OBJECTIVE: Which lines run from the first one up to and including the one with "bow's own axes."? Print exactly those.

[Dataset excerpt]
■ ■ ■ ■
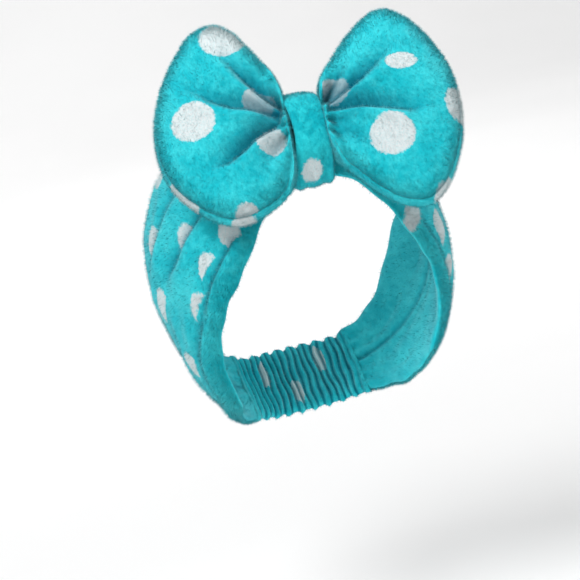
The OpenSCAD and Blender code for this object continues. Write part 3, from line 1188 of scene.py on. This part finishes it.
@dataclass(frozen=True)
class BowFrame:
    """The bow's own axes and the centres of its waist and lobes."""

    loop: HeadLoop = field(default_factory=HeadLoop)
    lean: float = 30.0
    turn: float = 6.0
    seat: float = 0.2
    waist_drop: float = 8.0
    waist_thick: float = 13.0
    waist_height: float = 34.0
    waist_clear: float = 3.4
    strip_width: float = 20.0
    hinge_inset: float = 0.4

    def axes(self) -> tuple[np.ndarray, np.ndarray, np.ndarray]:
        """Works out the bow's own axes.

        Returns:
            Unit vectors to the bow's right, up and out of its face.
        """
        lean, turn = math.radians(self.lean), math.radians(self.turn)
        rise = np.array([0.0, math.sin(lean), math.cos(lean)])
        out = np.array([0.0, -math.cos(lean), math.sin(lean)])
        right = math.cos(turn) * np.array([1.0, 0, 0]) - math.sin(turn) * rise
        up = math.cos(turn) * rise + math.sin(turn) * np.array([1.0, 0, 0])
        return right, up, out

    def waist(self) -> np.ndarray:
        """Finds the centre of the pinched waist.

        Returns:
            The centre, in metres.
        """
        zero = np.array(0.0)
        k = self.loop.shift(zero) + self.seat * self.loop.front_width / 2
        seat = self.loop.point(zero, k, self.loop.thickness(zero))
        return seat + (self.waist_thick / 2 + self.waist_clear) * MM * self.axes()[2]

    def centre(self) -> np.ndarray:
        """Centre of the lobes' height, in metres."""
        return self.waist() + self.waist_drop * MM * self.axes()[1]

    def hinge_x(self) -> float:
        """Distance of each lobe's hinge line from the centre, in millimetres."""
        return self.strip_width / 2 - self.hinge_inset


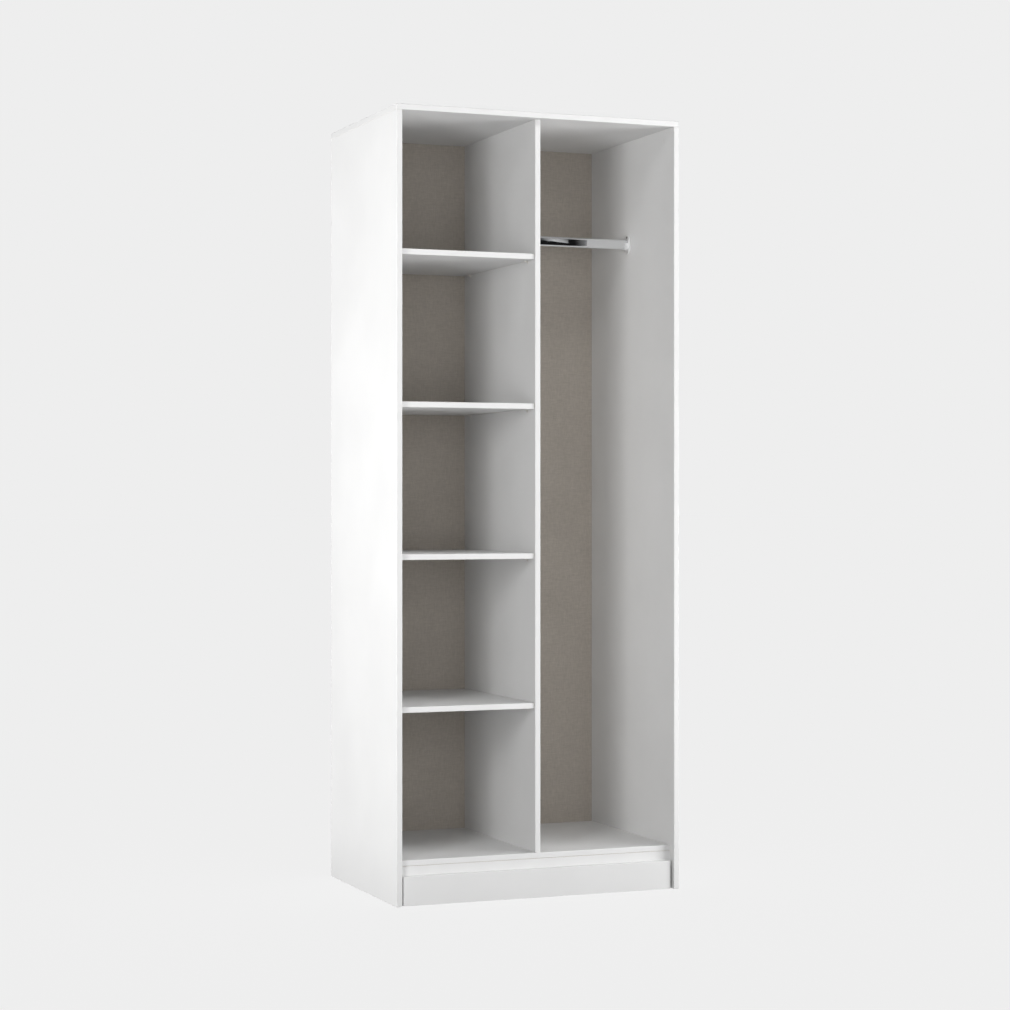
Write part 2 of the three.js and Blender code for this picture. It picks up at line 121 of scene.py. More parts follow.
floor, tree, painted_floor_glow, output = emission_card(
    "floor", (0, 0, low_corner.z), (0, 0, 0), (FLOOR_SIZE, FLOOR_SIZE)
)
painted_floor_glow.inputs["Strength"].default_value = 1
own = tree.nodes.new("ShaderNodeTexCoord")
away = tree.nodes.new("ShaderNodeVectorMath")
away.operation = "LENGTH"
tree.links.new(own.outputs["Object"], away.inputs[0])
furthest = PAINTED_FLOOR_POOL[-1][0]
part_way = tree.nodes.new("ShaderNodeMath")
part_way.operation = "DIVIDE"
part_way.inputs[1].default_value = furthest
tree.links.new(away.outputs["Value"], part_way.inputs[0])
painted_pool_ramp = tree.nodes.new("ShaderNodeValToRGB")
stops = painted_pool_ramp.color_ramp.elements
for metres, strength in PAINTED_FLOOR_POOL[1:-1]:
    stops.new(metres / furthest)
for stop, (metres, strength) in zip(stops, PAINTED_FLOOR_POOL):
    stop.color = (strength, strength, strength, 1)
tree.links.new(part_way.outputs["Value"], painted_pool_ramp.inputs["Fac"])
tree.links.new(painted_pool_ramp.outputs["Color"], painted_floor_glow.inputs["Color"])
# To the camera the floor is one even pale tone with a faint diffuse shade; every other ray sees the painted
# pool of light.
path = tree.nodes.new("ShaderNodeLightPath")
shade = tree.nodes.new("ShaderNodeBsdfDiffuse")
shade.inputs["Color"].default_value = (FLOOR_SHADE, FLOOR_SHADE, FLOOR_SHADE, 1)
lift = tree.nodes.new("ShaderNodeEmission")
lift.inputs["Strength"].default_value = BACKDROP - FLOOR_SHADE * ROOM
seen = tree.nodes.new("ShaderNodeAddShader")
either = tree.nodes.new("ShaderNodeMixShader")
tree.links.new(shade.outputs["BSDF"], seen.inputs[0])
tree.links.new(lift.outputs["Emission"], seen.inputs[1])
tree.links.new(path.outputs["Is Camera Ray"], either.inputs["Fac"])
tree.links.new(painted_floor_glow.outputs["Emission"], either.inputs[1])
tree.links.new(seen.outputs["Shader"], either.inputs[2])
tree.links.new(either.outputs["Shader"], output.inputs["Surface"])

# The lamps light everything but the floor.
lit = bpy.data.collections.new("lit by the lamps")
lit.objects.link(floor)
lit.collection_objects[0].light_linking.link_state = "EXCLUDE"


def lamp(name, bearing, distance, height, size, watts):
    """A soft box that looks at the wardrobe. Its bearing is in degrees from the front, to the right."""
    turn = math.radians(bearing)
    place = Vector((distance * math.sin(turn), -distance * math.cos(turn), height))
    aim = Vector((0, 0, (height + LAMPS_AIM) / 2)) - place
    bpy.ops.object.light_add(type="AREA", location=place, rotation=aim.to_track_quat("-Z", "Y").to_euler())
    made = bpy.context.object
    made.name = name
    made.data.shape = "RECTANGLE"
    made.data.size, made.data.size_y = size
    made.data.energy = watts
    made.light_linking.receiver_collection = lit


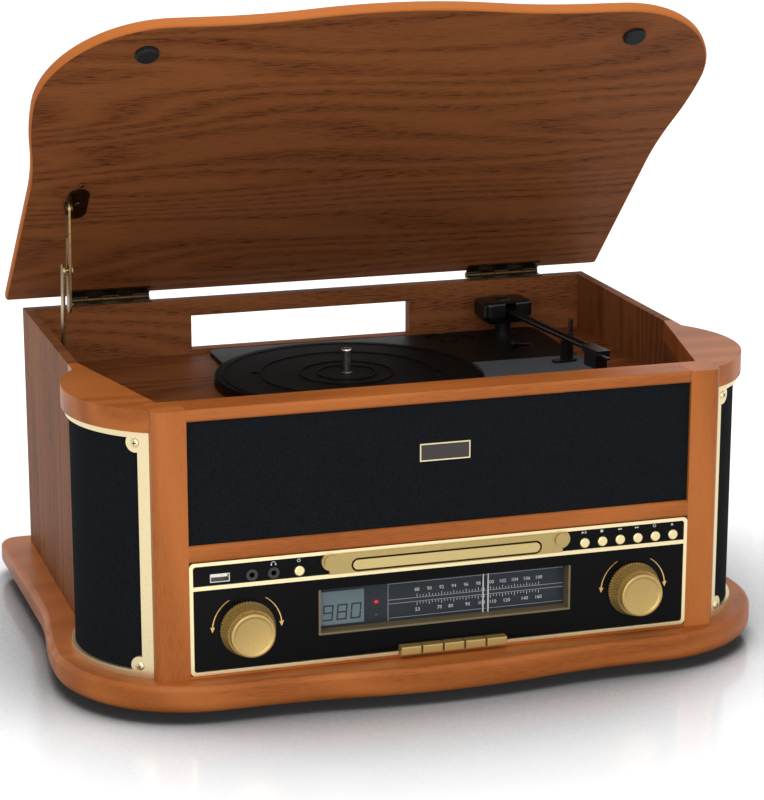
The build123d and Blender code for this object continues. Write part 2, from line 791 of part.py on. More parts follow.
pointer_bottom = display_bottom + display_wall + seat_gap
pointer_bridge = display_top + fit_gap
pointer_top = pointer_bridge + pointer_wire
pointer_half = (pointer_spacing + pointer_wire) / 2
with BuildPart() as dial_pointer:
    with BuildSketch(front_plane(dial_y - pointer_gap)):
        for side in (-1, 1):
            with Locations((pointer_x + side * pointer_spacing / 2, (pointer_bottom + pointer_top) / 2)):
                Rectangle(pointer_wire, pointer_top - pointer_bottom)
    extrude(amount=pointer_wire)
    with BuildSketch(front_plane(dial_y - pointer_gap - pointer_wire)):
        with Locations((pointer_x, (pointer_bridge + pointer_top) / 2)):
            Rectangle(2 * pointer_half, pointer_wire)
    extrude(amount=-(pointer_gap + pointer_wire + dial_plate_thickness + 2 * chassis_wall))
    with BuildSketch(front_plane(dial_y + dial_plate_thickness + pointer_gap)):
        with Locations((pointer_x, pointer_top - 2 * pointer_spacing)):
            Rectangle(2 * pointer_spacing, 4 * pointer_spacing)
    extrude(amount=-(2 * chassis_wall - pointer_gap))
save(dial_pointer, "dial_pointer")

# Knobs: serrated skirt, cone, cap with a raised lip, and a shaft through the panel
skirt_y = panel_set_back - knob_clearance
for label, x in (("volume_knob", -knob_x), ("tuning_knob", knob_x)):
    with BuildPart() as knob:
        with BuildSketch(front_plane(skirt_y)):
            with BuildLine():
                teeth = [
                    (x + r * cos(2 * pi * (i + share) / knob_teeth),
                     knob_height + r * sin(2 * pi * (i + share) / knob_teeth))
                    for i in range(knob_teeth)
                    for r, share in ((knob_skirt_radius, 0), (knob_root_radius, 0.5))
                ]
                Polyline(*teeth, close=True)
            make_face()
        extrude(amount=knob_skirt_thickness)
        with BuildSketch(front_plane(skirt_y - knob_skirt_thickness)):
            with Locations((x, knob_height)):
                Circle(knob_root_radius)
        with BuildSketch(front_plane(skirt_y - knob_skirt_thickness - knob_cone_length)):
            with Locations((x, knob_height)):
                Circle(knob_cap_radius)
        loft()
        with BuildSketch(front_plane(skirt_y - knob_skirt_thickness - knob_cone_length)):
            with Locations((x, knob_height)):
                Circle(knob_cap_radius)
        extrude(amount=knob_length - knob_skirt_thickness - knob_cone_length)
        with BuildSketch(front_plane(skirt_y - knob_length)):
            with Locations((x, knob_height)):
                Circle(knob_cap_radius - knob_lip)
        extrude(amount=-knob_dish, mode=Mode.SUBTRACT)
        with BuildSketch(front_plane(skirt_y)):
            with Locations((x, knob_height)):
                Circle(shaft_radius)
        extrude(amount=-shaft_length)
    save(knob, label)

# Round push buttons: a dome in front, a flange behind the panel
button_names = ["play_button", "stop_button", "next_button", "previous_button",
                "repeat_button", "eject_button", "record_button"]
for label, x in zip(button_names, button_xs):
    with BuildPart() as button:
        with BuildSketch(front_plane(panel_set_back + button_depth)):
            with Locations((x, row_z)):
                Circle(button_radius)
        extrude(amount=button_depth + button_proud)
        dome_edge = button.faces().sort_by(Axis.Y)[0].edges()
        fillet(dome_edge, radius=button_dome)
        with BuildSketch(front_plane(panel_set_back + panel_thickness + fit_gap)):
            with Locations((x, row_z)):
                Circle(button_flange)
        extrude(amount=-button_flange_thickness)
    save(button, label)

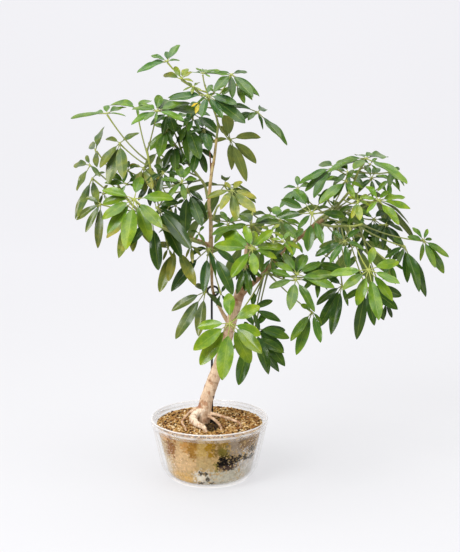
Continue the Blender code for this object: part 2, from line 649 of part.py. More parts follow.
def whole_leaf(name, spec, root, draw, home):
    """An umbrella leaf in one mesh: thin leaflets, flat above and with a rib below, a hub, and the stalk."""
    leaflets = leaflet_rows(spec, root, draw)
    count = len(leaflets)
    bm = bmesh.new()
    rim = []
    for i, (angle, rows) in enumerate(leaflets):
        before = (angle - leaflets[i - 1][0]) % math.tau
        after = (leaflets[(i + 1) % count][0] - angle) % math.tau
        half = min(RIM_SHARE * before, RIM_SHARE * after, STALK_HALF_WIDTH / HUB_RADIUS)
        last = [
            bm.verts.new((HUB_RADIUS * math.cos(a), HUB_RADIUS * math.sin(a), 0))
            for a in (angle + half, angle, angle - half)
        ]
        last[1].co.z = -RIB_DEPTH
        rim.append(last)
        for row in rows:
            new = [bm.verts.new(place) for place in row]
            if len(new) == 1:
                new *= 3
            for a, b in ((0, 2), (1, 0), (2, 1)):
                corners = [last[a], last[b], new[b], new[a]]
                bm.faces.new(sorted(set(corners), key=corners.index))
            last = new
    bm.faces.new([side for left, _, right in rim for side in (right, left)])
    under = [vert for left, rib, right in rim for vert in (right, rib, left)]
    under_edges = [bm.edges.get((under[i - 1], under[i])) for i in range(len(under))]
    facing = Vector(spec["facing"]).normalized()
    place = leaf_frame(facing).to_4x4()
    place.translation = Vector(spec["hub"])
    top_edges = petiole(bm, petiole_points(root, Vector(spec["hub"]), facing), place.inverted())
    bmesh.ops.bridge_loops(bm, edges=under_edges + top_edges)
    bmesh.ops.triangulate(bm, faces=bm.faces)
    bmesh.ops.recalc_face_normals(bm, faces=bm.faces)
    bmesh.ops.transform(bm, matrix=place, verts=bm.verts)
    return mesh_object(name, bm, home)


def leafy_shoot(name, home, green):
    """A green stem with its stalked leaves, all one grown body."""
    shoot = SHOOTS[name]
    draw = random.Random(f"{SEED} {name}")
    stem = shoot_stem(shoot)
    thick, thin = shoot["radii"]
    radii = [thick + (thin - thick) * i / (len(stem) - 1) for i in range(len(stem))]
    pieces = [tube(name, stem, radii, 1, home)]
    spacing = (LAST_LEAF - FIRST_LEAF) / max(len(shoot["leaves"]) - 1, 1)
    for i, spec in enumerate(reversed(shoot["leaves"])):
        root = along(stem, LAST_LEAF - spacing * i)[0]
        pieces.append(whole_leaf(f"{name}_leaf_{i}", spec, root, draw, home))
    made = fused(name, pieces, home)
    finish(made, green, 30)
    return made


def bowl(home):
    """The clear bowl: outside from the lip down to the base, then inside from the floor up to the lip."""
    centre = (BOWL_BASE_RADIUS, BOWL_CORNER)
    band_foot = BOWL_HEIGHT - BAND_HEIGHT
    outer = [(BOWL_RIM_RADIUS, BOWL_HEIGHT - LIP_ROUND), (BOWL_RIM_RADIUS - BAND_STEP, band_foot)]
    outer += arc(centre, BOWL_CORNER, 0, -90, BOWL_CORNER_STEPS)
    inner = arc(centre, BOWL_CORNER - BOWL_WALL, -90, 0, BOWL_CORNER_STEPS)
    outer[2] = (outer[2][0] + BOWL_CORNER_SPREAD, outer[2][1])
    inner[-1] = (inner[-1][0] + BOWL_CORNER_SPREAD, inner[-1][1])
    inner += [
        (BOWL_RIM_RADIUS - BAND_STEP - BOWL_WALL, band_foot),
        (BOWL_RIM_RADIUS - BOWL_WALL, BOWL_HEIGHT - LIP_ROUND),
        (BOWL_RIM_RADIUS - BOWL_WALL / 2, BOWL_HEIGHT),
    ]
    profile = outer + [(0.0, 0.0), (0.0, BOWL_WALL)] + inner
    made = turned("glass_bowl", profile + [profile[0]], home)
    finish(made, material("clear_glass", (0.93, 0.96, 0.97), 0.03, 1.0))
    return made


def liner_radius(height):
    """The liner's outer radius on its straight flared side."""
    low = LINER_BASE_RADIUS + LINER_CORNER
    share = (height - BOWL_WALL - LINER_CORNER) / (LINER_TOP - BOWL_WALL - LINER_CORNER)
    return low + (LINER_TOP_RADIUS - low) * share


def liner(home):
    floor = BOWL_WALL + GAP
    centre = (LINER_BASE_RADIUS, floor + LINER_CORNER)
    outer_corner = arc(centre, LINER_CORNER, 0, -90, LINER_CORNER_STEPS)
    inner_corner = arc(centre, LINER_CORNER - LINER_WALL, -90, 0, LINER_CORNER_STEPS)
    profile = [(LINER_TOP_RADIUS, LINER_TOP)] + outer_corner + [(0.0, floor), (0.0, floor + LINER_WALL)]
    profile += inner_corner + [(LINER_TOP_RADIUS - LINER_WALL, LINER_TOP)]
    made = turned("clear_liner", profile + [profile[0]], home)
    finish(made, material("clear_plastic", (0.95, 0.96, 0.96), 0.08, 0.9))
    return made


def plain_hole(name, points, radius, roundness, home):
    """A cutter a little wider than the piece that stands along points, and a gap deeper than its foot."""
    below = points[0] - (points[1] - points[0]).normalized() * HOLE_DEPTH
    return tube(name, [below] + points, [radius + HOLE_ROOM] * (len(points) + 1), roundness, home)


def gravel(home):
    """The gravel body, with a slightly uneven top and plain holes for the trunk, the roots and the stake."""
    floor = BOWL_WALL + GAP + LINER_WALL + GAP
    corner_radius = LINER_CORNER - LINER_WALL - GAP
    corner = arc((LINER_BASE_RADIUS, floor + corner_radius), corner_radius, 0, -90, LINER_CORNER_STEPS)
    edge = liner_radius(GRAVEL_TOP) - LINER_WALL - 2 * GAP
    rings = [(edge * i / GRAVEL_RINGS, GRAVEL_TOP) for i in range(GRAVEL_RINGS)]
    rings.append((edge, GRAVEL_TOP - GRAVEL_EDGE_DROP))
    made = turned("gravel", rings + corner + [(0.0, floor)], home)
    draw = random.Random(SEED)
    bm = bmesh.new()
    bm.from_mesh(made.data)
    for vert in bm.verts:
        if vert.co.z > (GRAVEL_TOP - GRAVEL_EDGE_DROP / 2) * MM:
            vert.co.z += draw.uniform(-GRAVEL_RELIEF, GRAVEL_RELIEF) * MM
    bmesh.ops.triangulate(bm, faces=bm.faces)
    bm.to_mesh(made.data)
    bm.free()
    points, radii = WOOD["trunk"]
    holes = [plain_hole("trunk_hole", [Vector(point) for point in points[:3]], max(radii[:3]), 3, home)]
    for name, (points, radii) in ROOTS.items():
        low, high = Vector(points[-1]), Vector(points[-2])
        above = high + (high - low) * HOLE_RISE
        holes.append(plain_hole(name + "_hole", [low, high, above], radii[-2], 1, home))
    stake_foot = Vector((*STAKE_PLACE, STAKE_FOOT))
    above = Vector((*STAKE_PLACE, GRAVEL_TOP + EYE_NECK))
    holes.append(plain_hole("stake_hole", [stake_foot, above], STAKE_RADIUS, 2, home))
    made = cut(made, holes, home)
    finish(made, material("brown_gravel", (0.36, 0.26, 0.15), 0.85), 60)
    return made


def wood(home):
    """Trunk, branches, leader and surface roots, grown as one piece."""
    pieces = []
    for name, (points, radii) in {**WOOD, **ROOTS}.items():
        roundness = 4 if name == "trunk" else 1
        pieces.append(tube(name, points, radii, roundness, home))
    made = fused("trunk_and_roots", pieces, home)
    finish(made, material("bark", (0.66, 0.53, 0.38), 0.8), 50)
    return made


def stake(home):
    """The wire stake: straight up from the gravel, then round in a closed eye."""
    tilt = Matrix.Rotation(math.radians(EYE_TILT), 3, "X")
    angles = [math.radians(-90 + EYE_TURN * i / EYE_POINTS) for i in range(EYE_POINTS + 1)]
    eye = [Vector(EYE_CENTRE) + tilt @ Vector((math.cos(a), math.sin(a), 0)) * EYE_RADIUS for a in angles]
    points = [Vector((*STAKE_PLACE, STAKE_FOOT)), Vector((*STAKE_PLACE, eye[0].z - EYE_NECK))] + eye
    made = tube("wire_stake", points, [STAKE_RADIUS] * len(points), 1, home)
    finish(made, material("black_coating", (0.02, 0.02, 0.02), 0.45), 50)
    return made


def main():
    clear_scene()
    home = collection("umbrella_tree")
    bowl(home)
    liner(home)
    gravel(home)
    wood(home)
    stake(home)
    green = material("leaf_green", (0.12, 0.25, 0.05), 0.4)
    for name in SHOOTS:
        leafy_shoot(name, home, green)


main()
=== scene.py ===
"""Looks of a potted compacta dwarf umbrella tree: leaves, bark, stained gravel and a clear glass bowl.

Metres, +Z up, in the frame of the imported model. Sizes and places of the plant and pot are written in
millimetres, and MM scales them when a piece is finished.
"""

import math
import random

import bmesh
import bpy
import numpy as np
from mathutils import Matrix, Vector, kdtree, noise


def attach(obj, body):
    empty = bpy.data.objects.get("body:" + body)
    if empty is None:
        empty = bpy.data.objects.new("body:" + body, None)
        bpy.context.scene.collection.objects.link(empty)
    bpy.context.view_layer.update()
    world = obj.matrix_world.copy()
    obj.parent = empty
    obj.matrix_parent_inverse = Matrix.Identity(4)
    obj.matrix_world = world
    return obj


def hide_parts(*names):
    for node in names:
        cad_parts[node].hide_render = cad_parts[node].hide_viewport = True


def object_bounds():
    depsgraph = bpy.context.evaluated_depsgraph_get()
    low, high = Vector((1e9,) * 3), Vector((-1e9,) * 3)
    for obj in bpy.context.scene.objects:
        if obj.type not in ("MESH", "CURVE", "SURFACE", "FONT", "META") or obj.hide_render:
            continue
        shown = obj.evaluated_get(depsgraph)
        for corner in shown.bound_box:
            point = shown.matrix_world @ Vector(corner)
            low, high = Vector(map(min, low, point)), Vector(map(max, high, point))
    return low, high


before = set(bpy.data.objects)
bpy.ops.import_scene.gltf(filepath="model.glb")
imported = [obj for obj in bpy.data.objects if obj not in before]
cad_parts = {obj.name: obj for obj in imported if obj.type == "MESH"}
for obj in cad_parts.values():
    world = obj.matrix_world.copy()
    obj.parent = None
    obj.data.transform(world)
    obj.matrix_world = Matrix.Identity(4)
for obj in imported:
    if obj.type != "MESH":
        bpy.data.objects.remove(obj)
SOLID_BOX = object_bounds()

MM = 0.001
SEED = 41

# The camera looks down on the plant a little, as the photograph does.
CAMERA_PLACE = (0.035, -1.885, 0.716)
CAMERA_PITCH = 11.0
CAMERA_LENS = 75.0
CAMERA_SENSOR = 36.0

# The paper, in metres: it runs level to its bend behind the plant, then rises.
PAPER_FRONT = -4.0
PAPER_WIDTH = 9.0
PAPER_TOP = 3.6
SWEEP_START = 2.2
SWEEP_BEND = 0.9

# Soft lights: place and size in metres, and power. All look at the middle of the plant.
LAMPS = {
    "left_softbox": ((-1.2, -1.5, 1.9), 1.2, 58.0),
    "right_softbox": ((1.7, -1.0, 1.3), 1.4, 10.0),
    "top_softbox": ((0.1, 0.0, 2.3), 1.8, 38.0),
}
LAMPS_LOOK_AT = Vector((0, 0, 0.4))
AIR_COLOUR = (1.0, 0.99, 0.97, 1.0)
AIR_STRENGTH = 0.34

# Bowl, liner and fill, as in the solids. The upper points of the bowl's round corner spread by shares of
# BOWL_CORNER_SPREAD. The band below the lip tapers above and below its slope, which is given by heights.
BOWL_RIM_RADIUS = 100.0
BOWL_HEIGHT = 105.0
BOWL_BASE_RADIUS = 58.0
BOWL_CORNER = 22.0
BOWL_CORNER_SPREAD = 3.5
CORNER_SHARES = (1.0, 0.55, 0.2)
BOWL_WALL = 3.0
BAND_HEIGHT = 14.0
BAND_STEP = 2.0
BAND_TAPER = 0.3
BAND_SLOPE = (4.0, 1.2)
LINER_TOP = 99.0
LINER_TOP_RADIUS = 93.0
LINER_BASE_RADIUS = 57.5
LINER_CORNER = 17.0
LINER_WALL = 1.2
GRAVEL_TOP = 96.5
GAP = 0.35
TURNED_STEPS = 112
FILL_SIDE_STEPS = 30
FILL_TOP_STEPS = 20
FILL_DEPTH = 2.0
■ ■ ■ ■
REPLY:
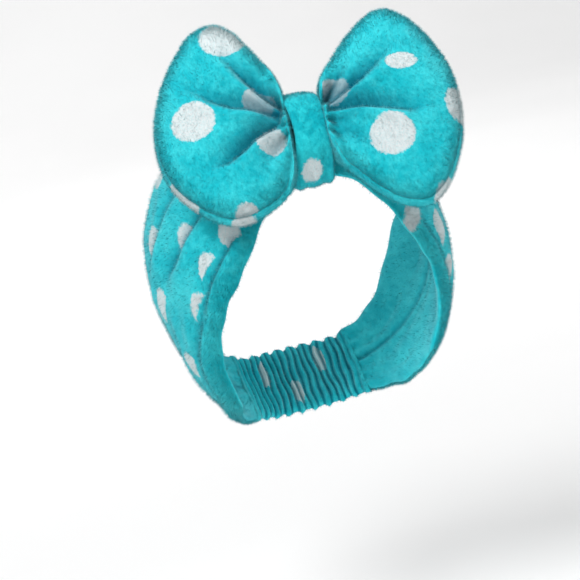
The OpenSCAD and Blender code for this object continues. Write part 3, from line 1188 of scene.py on. This part finishes it.
@dataclass(frozen=True)
class BowFrame:
    """The bow's own axes and the centres of its waist and lobes."""

    loop: HeadLoop = field(default_factory=HeadLoop)
    lean: float = 30.0
    turn: float = 6.0
    seat: float = 0.2
    waist_drop: float = 8.0
    waist_thick: float = 13.0
    waist_height: float = 34.0
    waist_clear: float = 3.4
    strip_width: float = 20.0
    hinge_inset: float = 0.4

    def axes(self) -> tuple[np.ndarray, np.ndarray, np.ndarray]:
        """Works out the bow's own axes.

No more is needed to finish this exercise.